Но на смену 90-м пришли 2000-е годы и наглядно показали, какие шансы бывают у сторонников реставрации. Даже поразительно, насколько все происходившее в литературном мире похоже на то, что происходило в политике. И теперь я понимаю, насколько прекраснодушной иллюзией было думать, что сотрудники литературных органов так просто отдадут власть: они отошли от первоначального шока, выработали механизмы и условия ассимилирования многих (хоть и не всех, разумеется) неподцензурных авторов и благополучно закрепились на позиции хозяев дискурса.
ГОРАЛИК Что это были за условия? И что за органы?

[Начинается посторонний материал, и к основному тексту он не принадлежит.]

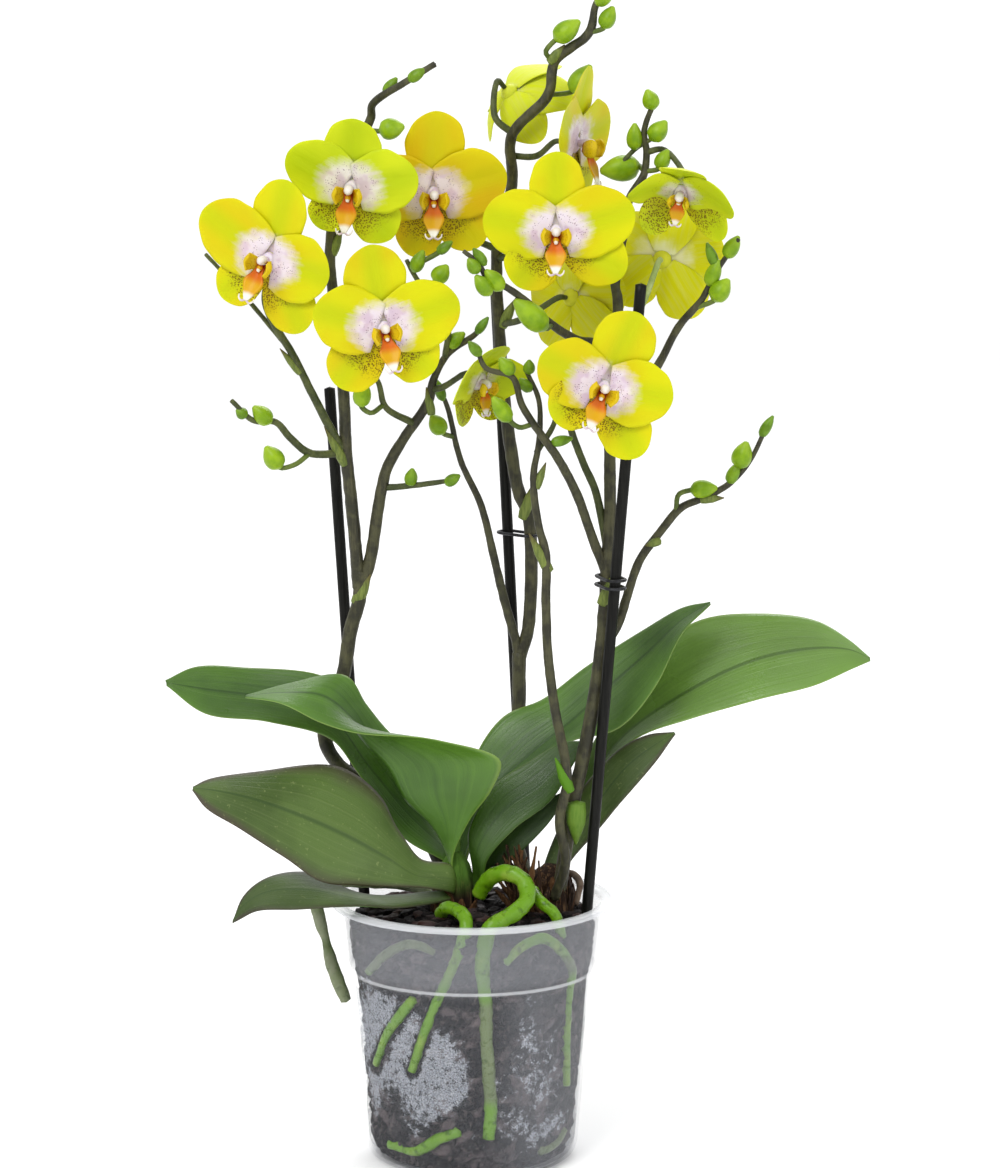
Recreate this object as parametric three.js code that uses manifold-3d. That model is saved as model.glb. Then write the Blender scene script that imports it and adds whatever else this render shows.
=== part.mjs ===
// A multiflora moth orchid in a clear plastic pot: four flower spikes on dark stakes, twelve yellow
// blooms with their lips, closed buds, broad arching leaves, and green roots against the pot wall.
// Millimetres, +Z up, +X to the right and -Y to the front. The origin is the centre of the pot's base.

import * as THREE from 'three';
import Module from 'manifold-3d';

const wasm = await Module();
wasm.setup();

// Driving dimensions of the pot, from which the mix inside it is worked out too.
const POT_HEIGHT = 112;
const RIM_RADIUS = 60;
const RIM_THICKNESS = 2.2;
const WALL = 1.2;
const TOP_RADIUS = 56;
const STEP_HEIGHT = 79;
const STEP_TOP = 83;
const ABOVE_STEP_RADIUS = 53.2;
const BELOW_STEP_RADIUS = 51.2;
const FOOT_RADIUS = 44.6;
const FOOT_ROUNDING = 5;
const BASE_THICKNESS = 1.6;
const DRAIN_HOLE_RADIUS = 4;
const DRAIN_HOLES = 6;
const DRAIN_CIRCLE_RADIUS = 27;
const POT_SEGMENTS = 24;

// The mix.
const MIX_TOP = 104;
const MIX_BUMP = 2.6;
const MIX_SIDE_GAP = 1.2;
const MIX_SEGMENTS = 24;

// Leaves, petals and stems.
const LEAF_THICKNESS = 1.5;
const TEPAL_THICKNESS = 0.9;
const STEM_RADIUS = 3;
const TWIG_RADIUS = 1.1;
const PEDICEL_RADIUS = 1.1;
const STALK_FOOT_RADIUS = 1.5;
const STEM_SIDES = 5;
const TWIG_SIDES = 4;
const STAKE_RADIUS = 2.4;
const CLIP_WIRE_RADIUS = 0.7;

// Clear distance between two pieces that touch.
const CLEARANCE = 0.3;

const part = new THREE.Group();

// ---------------------------------------------------------------- solids

const point = ([x, y, z]) => new THREE.Vector3(x, y, z);

// A solid from its skin. A skin that faces inwards is turned over.
function solid(points, triangles) {
  const skin = (faces) =>
    new wasm.Manifold(
      new wasm.Mesh({
        numProp: 3,
        vertProperties: new Float32Array(points.flatMap((p) => [p.x, p.y, p.z])),
        triVerts: new Uint32Array(faces.flat()),
      }),
    );
  const shape = skin(triangles);
  return shape.volume() > 0 ? shape : skin(triangles.map(([a, b, c]) => [a, c, b]));
}

// A closed skin over rings that hold the same number of points, with a fan at each end.
function loft(rings) {
  const count = rings[0].length;
  const points = rings.flat();
  const triangles = [];
  for (let ring = 0; ring + 1 < rings.length; ring += 1) {
    for (let side = 0; side < count; side += 1) {
      const next = (side + 1) % count;
      const a = ring * count + side;
      const b = ring * count + next;
      triangles.push([a, b, b + count], [a, b + count, a + count]);
    }
  }
  const last = (rings.length - 1) * count;
  for (let side = 1; side + 1 < count; side += 1) {
    triangles.push([0, side + 1, side], [last, last + side, last + side + 1]);
  }
  return solid(points, triangles);
}

// Value of a list of numbers at a place from 0 to 1 along it.
function along(values, place) {
  const scaled = place * (values.length - 1);
  const index = Math.min(Math.floor(scaled), values.length - 2);
  return THREE.MathUtils.lerp(values[index], values[index + 1], scaled - index);
}

// A round tube with a ring at each of the points, as thick as the list of radii says.
function tube(points, radii, sides = STEM_SIDES) {
  const curve = new THREE.CatmullRomCurve3(points.map(point), false, 'centripetal');
  const normal = new THREE.Vector3(0, 1, 0);
  const rings = points.map((_, index) => {
    const place = index / (points.length - 1);
    const centre = curve.getPoint(place);
    const tangent = curve.getTangent(place);
    normal.addScaledVector(tangent, -normal.dot(tangent)).normalize();
    const binormal = tangent.clone().cross(normal);
    const radius = along(radii, place);
    return Array.from({ length: sides }, (_, side) => {
      const angle = (2 * Math.PI * side) / sides;
      return centre
        .clone()
        .addScaledVector(normal, radius * Math.cos(angle))
        .addScaledVector(binormal, radius * Math.sin(angle));
    });
  });
  return loft(rings);
}

// A thin sheet over a grid of points, with its two faces split into triangles alike.
function blade(rows, thickness) {
  const rowCount = rows.length;
  const columnCount = rows[0].length;
  const index = (row, column) => row * columnCount + column;
  const clamp = (value, count) => Math.max(0, Math.min(count - 1, value));
  const at = (row, column) => rows[clamp(row, rowCount)][clamp(column, columnCount)];
  const upper = [];
  const lower = [];
  for (let row = 0; row < rowCount; row += 1) {
    for (let column = 0; column < columnCount; column += 1) {
      const lengthwise = at(row + 1, column).clone().sub(at(row - 1, column));
      const crosswise = at(row, column + 1).clone().sub(at(row, column - 1));
      const normal = lengthwise.cross(crosswise).normalize().multiplyScalar(thickness / 2);
      upper.push(at(row, column).clone().add(normal));
      lower.push(at(row, column).clone().sub(normal));
    }
  }
  const under = upper.length;
  const triangles = [];
  const wall = (a, b) => triangles.push([a, b + under, a + under], [a, b, b + under]);
  for (let row = 0; row + 1 < rowCount; row += 1) {
    for (let column = 0; column + 1 < columnCount; column += 1) {
      const a = index(row, column);
      const b = index(row, column + 1);
      const c = index(row + 1, column + 1);
      const d = index(row + 1, column);
      triangles.push([a, c, b], [a, d, c], [a + under, b + under, c + under]);
      triangles.push([a + under, c + under, d + under]);
    }
  }
  for (let column = 0; column + 1 < columnCount; column += 1) {
    wall(index(0, column), index(0, column + 1));
    wall(index(rowCount - 1, column + 1), index(rowCount - 1, column));
  }
  for (let row = 0; row + 1 < rowCount; row += 1) {
    wall(index(row + 1, 0), index(row, 0));
    wall(index(row, columnCount - 1), index(row + 1, columnCount - 1));
  }
  return solid([...upper, ...lower], triangles);
}

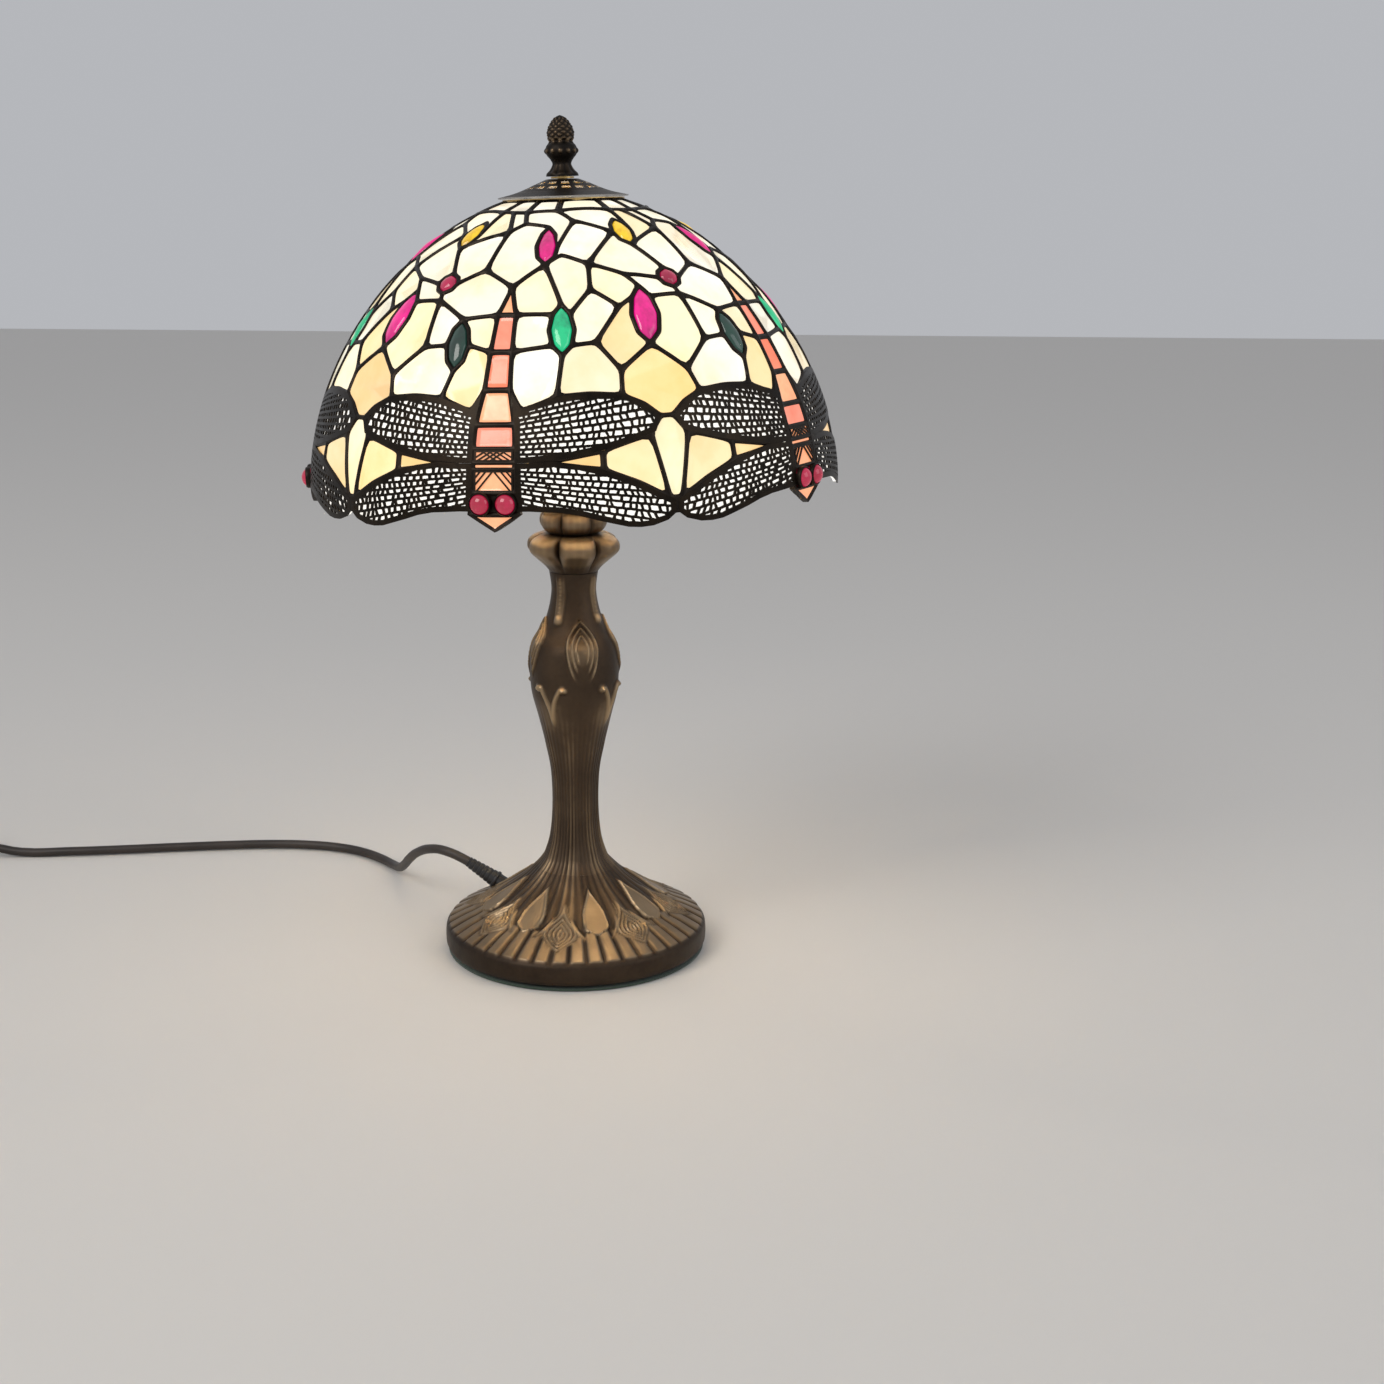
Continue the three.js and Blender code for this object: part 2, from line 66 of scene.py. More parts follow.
def add_camera():
    data = bpy.data.cameras.new("camera")
    data.sensor_width = SENSOR_MM
    data.lens = SENSOR_MM * FOCAL_PIXELS / FRAME_PIXELS
    data.clip_start = 0.01
    camera = bpy.data.objects.new("camera", data)
    aim = Matrix.Rotation(math.radians(90 - LOOK_DOWN), 4, "X") @ Matrix.Rotation(math.radians(ROLL), 4, "Z")
    camera.matrix_world = Matrix.Translation(CAMERA_AT) @ aim
    bpy.context.scene.collection.objects.link(camera)
    bpy.context.scene.camera = camera
    return camera


camera = add_camera()
print("camera lens:", round(camera.data.lens, 1), "mm")

# %% [markdown]
# The cord is one length of round 6 mm flex, 1.8 m long. It leaves the foot at the back left through a
# bush and a tapered relief, arcs down to the table, runs to a switch and is wound into a neat coil of
# two layers beside its plug. One curve carries the whole length, so no joint shows.

# %% Cord
CORD_RADIUS = 3.0
CORD_Z = CORD_RADIUS + 0.4
EXIT = Vector((-52, 31, 29))
EXIT_AIM = Vector((-0.84, 0.18, 0.5)).normalized()
RELIEF_LENGTH = 22
SWITCH_X = -458
SWITCH_Y = 152
SWITCH_HALF = 29
COIL_X = -540
COIL_Y = 107
COIL_MIDDLE = 33.3
COIL_HALF = 8.2
PLUG_X = -635
STEP_DEG = 15
LAYER_TURNS = 2.65
LAYER_RISE = 6.2

lead = [
    (-86, 41, 45), (-97, 50.5, 43), (-107, 64, 36), (-115, 80, 26), (-121, 97, 16), (-127, 114, 8), (-134, 130, 4.2),
    (-144, 144, CORD_Z), (-158, 157, CORD_Z), (-176, 167, CORD_Z), (-200, 173, CORD_Z), (-228, 174, CORD_Z),
    (-258, 171, CORD_Z), (-292, 166, CORD_Z), (-328, 160, CORD_Z), (-364, 155, CORD_Z), (-398, 152.6, CORD_Z),
]
through_switch = [
    (SWITCH_X + SWITCH_HALF + 8, SWITCH_Y, CORD_Z + 4), (SWITCH_X, SWITCH_Y, CORD_Z + 4),
    (SWITCH_X - SWITCH_HALF - 6, SWITCH_Y, CORD_Z + 4), (-503, 151, CORD_Z + 1.5), (-514, 148.5, CORD_Z),
]
tail = [
    (-581.5, 82, 8.5), (-583, 71, 7.5), (-592, 58.5, 6), (-608.5, 53, 5), (-625, 59, 6), (-634, 71, 8),
    (PLUG_X, 80.5, 9), (PLUG_X, 92, 9),
]


def coil_turns():
    """Two flat layers of turns: inwards along the table, then outwards on top of them."""
    start = 72
    total = 2 * LAYER_TURNS * 360
    end = start + 360 * round((start + total - 180) / 360 - start / 360) + 180 - start
    steps = round((end - start) / STEP_DEG)
    points = []
    for k in range(steps + 1):
        share = k / steps
        inwards = min(share, 0.5) * 2
        outwards = max(share - 0.5, 0) * 2
        radius = COIL_MIDDLE + COIL_HALF * (1 - 2 * inwards + 2 * outwards)
        rise = min(max((share - 0.47) / 0.06, 0), 1)
        angle = math.radians(start + (end - start) * share)
        height = CORD_Z + LAYER_RISE * rise * rise * (3 - 2 * rise)
        points.append((COIL_X + radius * math.cos(angle), COIL_Y + radius * math.sin(angle), height))
    return points


def add_cord():
    route = [EXIT, EXIT + EXIT_AIM * 11, EXIT + EXIT_AIM * RELIEF_LENGTH]
    route += [Vector(p) for p in lead + through_switch + coil_turns() + tail]
    curve = bpy.data.curves.new("power_cord", "CURVE")
    curve.dimensions = "3D"
    curve.bevel_depth = 1
    curve.bevel_resolution = 4
    curve.resolution_u = 4
    curve.use_fill_caps = True
    spline = curve.splines.new("BEZIER")
    spline.bezier_points.add(len(route) - 1)
    for point, place in zip(spline.bezier_points, route):
        point.co = place * MM
        point.radius = CORD_RADIUS * MM
        point.handle_left_type = "AUTO"
        point.handle_right_type = "AUTO"
    cord = bpy.data.objects.new("power_cord", curve)
    bpy.context.scene.collection.objects.link(cord)
    length = sum((a - b).length for a, b in zip(route, route[1:]))
    print("cord:", round(length), "mm through", len(route), "points")
    return cord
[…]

КУЗЬМИН Конечно, я говорю о толстожурнальном мэйнстриме. Причем говорю о нем как о системе – в ясном сознании того, что среди активных работников этой системы есть и всячески достойные люди. Сколько бы я ни расходился в оценках тех или иных конкретных авторов с Ольгой Ермолаевой, я не могу не признать героической ее работу по расширению эстетического диапазона в поэтическом отделе «Знамени». Но концептуальную-то рамку для этой работы задает критический отдел вкупе с привходящими декларациями ключевых фигур, – и как прикажете относиться к «пробитому» Ермолаевой довольно обширному корпусу текстов Всеволода Некрасова, первой его посмертной публикации, после того как при жизни автора главный редактор «Знамени» господин Чупринин заявил в одном из интервью, что Некрасову на страницах «Знамени» точно так же не место, как Илье Резнику? Зато православной поэтессе Николаевой на этих страницах из года в год честь и место: она генетически своя: еще батюшка ее поэт Николаев обессмертил свое имя чеканными строками про то, что «ежедневно, в каждом деле / Родная партия ведет / Народ к великой нашей цели».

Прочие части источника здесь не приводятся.